## AIM OF THE TASK
Quote the material below exactly as written, from the first line to the line that holds "tree = material.node_tree", endpoints included.

[Collected data]
──────────────────────────────

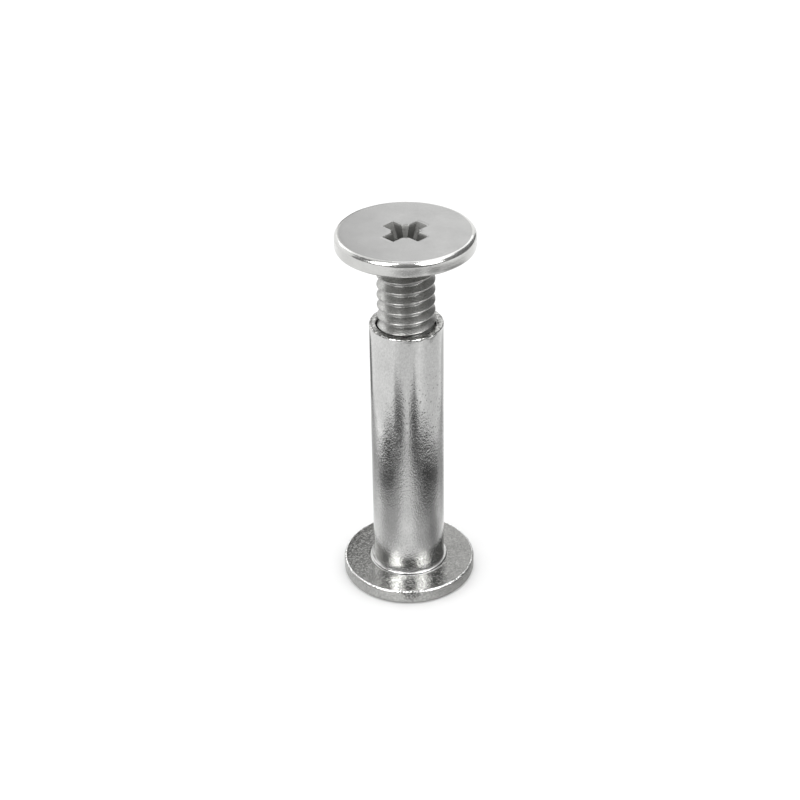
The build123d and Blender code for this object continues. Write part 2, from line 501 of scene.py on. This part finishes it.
def plated_metal(
    name, rgb, roughness, grain, depth, finish, mottle=0.06, drawn=1.0, specks=0.0, foot=0.0, pits=None
):
    """Nickel plate on steel. The grain's depth breaks the reflections up, mottle is how much it darkens them,
    and drawn is how much longer it is along the axis. Specks are sparse bumps, this many times as high as the
    grain. Below the height called foot the grain is coarser. Pits are small dark holes in one place, given by
    their strength, their middle, how far out they reach, and their spacing and width."""
    material, output = new_material(name)
    tree = material.node_tree

    def node(kind, inputs=None, **settings):
        return add_node(tree, kind, inputs, **settings)

    def maths(operation, *values):
        return node("ShaderNodeMath", dict(enumerate(values)), operation=operation).outputs[0]

    def ramp(value, low, high, start, end):
        inputs = {"Value": value, "From Min": low, "From Max": high, "To Min": start, "To Max": end}
        return node("ShaderNodeMapRange", inputs).outputs["Result"]

    def clouds(vector, scale, detail, roughness=0.5):
        inputs = {"Vector": vector, "Scale": scale, "Detail": detail, "Roughness": roughness}
        return node("ShaderNodeTexNoise", inputs).outputs["Fac"]

    place = node("ShaderNodeTexCoord").outputs["Object"]
    patch = clouds(place, 1 / finish.blotch, 3.0)
    along = node("ShaderNodeMapping", {"Vector": place, "Scale": (1.0, 1.0, 1 / drawn)}).outputs["Vector"]
    peel = clouds(along, 1 / grain, 2.0, 0.65)
    height = maths("MULTIPLY", peel, ramp(patch, 0.35, 0.65, 0.6, 1.25))
    if specks:
        # Only the top of the noise shows, so the bumps are sparse
        speck = ramp(clouds(place, 0.8 / grain, 1.0), 0.56, 0.68, 0.0, specks)
        height = maths("ADD", height, speck)
    if foot:
        # More than three times as high low down, and half as high from the foot's height up
        rise = node("ShaderNodeSeparateXYZ", {"Vector": place}).outputs["Z"]
        height = maths("MULTIPLY", height, ramp(rise, foot * 0.72, foot, 3.3, 0.5))
    shade = maths("MULTIPLY", ramp(patch, 0.3, 0.7, 1.04, 0.92), ramp(peel, 0.3, 0.7, 1 + mottle, 1 - mottle))
    tint = {"Factor": 1.0, COLOUR_A: (*rgb, 1.0), COLOUR_B: shade}
    base = node("ShaderNodeMix", tint, data_type="RGBA", blend_type="MULTIPLY").outputs[MIXED]
    if pits:
        strength, middle, reach, spacing, width = pits
        cells = node("ShaderNodeTexVoronoi", {"Vector": place, "Scale": 1 / spacing}).outputs["Distance"]
        hole = ramp(cells, 0.03, maths("MULTIPLY", ramp(peel, 0.35, 0.65, 0.5, 1.4), width), 1.0, 0.0)
        off = node("ShaderNodeVectorMath", {0: place, 1: middle}, operation="DISTANCE").outputs["Value"]
        # The patch of pits thins out at a ragged edge
        ragged = maths("MULTIPLY_ADD", patch, reach / 2, off)
        hole = maths("MULTIPLY", hole, ramp(ragged, reach, reach * 1.4, strength, 0.0))
        dark = {"Factor": hole, COLOUR_A: base, COLOUR_B: (*finish.pit, 1.0)}
        base = node("ShaderNodeMix", dark, data_type="RGBA").outputs[MIXED]
        height = maths("SUBTRACT", height, hole)
    bump = node("ShaderNodeBump", {"Height": height, "Distance": depth, "Strength": 1.0}).outputs["Normal"]
    inputs = {"Base Color": base, "Metallic": 1.0, "Roughness": roughness, "Normal": bump}
    tree.links.new(node("ShaderNodeBsdfPrincipled", inputs).outputs["BSDF"], output.inputs["Surface"])
    return material


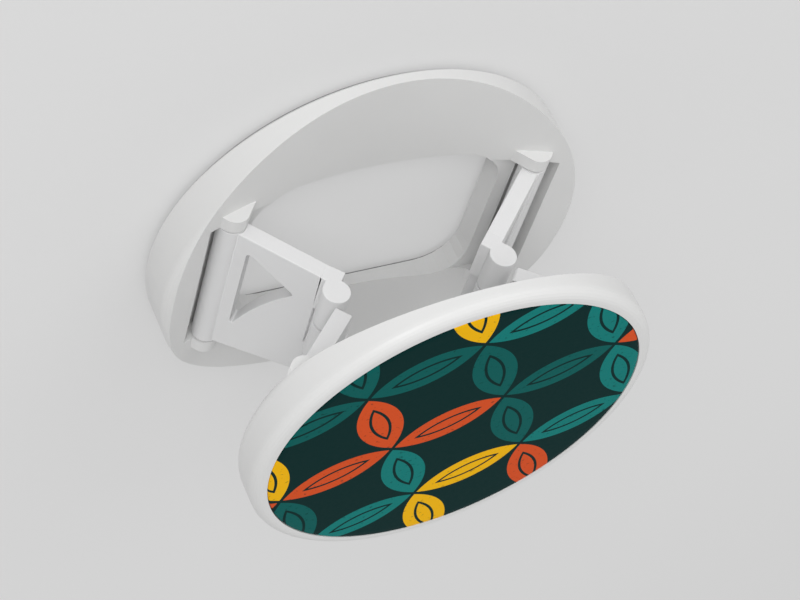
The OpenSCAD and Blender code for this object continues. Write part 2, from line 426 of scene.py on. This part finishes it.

──────────────────────────────

## SOLVED EXERCISE
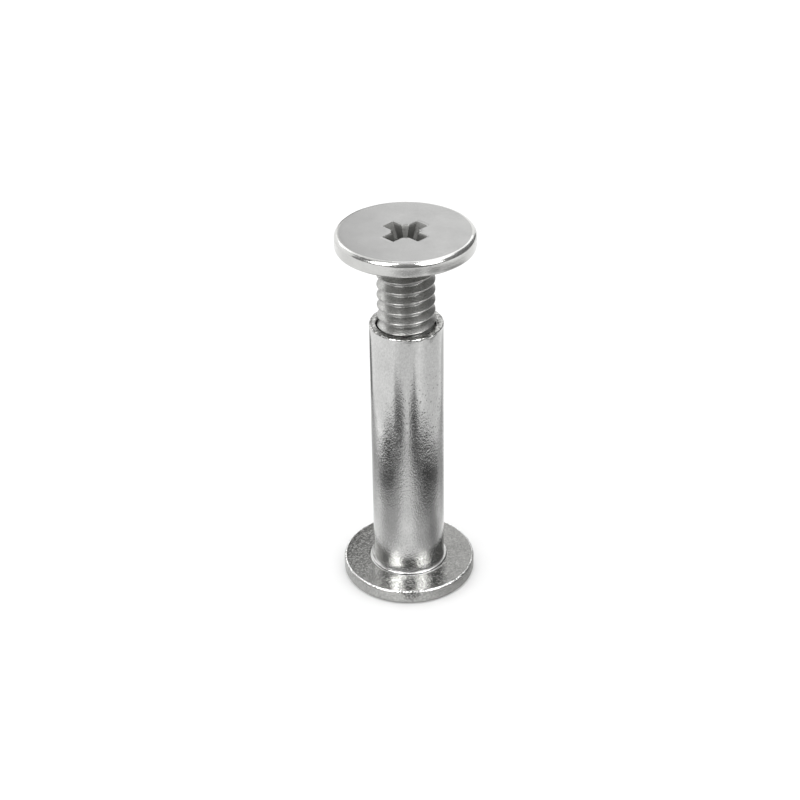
The build123d and Blender code for this object continues. Write part 2, from line 501 of scene.py on. This part finishes it.
def plated_metal(
    name, rgb, roughness, grain, depth, finish, mottle=0.06, drawn=1.0, specks=0.0, foot=0.0, pits=None
):
    """Nickel plate on steel. The grain's depth breaks the reflections up, mottle is how much it darkens them,
    and drawn is how much longer it is along the axis. Specks are sparse bumps, this many times as high as the
    grain. Below the height called foot the grain is coarser. Pits are small dark holes in one place, given by
    their strength, their middle, how far out they reach, and their spacing and width."""
    material, output = new_material(name)
    tree = material.node_tree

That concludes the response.